Task statement:
Isolate every line in the data with the string "this" and copy it.

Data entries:
Start

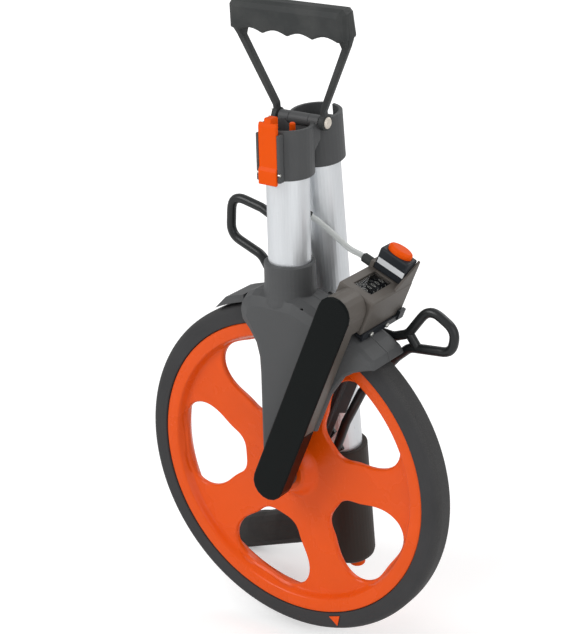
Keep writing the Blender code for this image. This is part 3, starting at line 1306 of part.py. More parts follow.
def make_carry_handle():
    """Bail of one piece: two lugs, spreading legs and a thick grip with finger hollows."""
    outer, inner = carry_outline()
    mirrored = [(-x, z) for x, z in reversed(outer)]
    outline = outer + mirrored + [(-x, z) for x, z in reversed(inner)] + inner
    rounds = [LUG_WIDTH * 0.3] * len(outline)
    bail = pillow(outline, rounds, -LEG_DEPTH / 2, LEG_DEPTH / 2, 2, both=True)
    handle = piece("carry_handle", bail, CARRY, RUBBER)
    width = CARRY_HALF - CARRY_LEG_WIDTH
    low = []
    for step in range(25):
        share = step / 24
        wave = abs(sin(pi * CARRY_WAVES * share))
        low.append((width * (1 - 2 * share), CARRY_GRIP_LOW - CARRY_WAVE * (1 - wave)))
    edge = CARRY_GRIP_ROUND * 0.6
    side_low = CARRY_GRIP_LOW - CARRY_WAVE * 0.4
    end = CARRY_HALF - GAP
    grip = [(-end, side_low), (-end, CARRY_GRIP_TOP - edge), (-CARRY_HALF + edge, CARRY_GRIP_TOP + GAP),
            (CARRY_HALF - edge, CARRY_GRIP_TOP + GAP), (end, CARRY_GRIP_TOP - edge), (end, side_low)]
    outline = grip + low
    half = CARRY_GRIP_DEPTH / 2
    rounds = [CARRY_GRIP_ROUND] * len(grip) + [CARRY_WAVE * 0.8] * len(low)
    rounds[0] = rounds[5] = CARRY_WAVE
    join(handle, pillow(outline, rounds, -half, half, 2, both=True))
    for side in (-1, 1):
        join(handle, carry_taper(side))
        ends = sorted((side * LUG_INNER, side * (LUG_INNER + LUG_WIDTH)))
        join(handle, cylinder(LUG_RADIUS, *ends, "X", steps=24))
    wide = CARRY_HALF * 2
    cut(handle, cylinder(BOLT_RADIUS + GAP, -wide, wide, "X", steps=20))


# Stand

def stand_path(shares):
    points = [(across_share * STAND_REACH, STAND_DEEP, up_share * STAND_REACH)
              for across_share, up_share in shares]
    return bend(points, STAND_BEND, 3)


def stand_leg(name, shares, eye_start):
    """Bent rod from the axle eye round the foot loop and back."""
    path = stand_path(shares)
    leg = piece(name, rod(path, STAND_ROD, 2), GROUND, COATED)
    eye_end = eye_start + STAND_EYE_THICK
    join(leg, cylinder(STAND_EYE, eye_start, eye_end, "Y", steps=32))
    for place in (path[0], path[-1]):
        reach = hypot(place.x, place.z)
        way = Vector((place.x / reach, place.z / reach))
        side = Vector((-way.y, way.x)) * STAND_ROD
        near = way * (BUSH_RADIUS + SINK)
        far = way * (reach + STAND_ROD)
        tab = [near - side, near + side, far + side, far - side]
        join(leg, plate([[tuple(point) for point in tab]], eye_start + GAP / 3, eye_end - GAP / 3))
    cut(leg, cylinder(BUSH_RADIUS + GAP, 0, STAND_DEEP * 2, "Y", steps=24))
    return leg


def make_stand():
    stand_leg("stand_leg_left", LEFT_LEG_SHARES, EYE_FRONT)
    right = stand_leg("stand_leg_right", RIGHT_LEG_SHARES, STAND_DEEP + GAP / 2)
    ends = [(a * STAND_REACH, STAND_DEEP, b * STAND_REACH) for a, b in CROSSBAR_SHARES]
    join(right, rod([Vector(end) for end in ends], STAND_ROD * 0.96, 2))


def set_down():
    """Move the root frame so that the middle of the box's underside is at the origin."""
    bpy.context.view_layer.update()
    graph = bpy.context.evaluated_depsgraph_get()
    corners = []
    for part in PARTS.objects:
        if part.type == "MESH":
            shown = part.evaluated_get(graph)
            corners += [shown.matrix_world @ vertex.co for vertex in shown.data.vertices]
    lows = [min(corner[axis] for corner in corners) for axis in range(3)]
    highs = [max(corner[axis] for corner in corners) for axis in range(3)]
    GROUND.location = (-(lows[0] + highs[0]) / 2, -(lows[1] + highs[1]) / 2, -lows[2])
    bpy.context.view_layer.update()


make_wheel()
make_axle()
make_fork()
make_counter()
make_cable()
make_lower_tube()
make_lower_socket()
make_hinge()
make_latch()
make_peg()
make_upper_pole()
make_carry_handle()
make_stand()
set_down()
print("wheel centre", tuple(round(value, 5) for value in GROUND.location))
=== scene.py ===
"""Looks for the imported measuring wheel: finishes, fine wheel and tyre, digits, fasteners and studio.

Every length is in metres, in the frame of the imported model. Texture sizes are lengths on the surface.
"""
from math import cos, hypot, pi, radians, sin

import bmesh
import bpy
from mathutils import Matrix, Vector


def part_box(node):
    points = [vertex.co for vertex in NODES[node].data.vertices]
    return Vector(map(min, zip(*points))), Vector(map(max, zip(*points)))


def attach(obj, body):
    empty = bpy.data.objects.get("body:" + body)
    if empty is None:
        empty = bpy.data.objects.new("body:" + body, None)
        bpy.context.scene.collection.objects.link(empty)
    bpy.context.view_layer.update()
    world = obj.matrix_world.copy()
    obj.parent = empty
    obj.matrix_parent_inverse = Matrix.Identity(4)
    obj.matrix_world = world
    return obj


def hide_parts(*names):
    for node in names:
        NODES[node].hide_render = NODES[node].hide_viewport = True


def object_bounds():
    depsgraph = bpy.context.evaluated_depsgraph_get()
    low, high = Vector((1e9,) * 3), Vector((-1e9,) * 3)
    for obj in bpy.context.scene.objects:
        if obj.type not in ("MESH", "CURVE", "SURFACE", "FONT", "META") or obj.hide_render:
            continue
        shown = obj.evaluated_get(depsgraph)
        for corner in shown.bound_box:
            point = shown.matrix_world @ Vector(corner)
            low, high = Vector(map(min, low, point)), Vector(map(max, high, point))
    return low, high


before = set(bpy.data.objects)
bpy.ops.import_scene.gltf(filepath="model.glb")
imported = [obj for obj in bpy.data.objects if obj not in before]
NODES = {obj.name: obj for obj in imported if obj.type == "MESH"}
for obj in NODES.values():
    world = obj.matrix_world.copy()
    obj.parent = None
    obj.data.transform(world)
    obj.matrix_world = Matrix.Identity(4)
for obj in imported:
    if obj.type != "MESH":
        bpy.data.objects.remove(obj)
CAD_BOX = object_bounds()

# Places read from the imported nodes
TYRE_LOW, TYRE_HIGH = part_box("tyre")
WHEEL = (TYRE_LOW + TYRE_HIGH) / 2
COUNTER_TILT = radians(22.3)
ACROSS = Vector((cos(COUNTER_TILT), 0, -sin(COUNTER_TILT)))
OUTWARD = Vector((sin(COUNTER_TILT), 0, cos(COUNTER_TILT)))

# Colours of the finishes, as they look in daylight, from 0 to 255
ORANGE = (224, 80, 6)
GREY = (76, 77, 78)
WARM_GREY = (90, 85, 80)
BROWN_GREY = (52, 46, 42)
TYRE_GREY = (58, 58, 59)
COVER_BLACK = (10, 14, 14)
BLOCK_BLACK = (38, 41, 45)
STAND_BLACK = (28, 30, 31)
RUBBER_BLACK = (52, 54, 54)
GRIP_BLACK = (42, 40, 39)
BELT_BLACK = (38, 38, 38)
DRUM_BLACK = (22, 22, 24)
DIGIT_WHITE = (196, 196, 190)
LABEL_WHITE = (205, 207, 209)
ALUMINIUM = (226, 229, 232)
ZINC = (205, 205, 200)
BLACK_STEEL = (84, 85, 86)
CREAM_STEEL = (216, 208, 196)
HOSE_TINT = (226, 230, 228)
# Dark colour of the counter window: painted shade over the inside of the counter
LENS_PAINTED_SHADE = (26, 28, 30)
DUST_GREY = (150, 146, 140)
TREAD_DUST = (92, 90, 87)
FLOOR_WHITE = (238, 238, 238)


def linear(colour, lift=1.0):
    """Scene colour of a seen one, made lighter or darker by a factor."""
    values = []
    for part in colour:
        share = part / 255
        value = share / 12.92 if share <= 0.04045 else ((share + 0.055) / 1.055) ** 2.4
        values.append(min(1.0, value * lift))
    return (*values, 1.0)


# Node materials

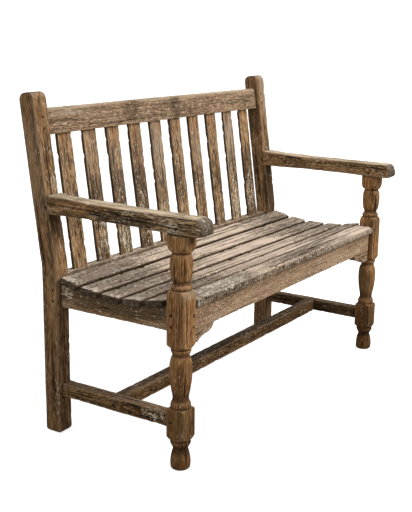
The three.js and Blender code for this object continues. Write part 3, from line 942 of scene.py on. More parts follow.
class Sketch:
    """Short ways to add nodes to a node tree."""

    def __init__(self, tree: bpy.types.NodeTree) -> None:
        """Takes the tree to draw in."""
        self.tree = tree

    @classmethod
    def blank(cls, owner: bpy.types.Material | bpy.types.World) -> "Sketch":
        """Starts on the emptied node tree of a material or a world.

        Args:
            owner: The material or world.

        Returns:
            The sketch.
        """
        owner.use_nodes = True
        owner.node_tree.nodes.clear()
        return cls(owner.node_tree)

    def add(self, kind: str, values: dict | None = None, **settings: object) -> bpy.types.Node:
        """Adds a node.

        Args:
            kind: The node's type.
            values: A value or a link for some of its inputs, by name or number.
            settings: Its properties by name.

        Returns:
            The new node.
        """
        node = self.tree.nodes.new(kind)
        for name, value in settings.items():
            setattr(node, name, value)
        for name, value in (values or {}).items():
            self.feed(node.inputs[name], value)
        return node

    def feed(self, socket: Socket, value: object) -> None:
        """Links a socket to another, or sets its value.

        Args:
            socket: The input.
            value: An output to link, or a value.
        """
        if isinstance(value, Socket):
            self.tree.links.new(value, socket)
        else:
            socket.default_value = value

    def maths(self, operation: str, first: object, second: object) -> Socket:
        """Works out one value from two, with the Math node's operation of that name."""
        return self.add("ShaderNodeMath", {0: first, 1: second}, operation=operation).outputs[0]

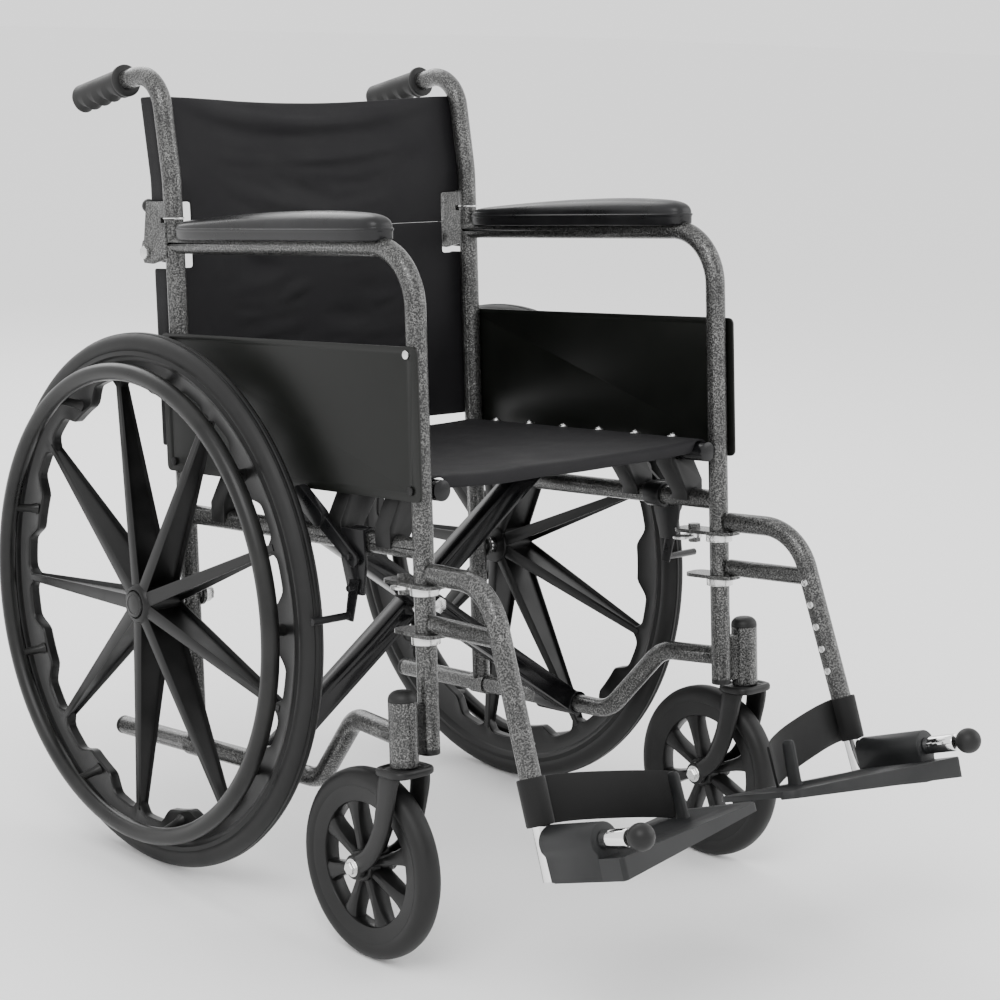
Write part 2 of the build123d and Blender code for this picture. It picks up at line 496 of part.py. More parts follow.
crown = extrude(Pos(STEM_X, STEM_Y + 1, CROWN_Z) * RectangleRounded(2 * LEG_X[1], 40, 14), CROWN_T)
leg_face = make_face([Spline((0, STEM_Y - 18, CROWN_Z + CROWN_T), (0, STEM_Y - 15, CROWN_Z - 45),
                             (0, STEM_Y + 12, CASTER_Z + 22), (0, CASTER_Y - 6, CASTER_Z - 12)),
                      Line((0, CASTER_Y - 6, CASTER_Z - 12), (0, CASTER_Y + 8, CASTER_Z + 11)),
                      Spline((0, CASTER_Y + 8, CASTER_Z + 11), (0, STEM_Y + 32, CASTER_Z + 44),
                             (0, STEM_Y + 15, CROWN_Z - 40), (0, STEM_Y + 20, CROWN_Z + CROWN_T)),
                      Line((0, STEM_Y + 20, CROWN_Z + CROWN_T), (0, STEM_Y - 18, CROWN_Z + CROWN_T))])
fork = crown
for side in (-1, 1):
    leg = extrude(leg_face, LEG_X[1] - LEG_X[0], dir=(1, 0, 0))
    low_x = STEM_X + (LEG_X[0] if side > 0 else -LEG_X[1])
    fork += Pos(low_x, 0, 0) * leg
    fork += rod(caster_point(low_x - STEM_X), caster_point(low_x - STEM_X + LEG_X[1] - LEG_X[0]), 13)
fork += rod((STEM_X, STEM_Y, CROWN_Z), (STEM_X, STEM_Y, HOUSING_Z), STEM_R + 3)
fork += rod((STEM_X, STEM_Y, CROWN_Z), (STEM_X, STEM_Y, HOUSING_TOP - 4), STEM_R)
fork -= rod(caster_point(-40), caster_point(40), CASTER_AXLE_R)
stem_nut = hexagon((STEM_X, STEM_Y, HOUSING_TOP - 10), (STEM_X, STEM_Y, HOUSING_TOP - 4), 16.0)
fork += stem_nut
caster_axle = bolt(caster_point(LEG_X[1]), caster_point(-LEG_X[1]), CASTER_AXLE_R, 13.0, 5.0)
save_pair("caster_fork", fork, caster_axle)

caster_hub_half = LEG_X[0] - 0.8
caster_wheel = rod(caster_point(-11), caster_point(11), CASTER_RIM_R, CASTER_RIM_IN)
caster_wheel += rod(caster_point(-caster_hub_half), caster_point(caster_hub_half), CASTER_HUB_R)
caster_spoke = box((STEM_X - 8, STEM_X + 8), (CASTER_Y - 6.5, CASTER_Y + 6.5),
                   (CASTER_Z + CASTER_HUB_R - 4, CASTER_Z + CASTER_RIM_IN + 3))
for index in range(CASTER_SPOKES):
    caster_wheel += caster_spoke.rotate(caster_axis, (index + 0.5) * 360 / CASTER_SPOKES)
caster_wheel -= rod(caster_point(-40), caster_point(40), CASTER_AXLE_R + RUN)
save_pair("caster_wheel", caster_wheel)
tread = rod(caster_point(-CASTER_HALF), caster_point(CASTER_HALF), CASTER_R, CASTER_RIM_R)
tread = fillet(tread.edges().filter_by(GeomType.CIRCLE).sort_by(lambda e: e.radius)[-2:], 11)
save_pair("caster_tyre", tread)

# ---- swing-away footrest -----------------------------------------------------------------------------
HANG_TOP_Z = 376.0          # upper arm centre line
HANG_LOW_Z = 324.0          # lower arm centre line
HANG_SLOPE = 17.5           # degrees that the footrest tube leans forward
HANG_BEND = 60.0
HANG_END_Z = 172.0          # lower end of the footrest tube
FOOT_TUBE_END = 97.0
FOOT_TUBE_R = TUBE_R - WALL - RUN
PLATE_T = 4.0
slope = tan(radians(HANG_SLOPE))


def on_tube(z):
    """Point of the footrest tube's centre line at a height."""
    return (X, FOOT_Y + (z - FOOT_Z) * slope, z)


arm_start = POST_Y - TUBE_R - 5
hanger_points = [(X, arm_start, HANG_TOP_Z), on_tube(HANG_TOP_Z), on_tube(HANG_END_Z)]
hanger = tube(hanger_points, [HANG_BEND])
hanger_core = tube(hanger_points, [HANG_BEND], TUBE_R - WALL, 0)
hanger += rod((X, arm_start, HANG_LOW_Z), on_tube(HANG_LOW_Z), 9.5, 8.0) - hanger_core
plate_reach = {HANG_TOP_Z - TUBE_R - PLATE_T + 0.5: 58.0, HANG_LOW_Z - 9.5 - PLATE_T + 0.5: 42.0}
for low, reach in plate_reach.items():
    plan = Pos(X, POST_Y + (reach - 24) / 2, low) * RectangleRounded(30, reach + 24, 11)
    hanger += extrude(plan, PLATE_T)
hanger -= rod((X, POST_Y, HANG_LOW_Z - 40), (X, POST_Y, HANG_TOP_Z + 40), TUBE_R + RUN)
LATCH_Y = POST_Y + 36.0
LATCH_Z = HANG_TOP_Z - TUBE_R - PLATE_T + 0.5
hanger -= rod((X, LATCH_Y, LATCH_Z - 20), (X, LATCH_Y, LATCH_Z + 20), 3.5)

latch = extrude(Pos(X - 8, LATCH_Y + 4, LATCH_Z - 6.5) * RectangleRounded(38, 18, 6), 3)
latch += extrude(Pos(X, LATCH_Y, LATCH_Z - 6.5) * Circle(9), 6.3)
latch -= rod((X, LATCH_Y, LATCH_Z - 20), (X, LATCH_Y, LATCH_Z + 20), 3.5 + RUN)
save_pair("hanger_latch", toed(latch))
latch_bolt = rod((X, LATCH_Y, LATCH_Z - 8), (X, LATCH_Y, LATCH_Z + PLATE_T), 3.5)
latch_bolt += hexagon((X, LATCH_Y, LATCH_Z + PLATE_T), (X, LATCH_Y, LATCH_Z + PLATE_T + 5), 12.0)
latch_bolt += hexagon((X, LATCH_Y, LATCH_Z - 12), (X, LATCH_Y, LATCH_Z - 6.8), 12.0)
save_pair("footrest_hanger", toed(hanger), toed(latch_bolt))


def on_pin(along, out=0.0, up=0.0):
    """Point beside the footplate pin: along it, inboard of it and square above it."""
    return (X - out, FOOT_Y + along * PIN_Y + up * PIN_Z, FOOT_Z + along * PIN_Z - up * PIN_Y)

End

Output:
Keep writing the Blender code for this image. This is part 3, starting at line 1306 of part.py. More parts follow.
The three.js and Blender code for this object continues. Write part 3, from line 942 of scene.py on. More parts follow.
Write part 2 of the build123d and Blender code for this picture. It picks up at line 496 of part.py. More parts follow.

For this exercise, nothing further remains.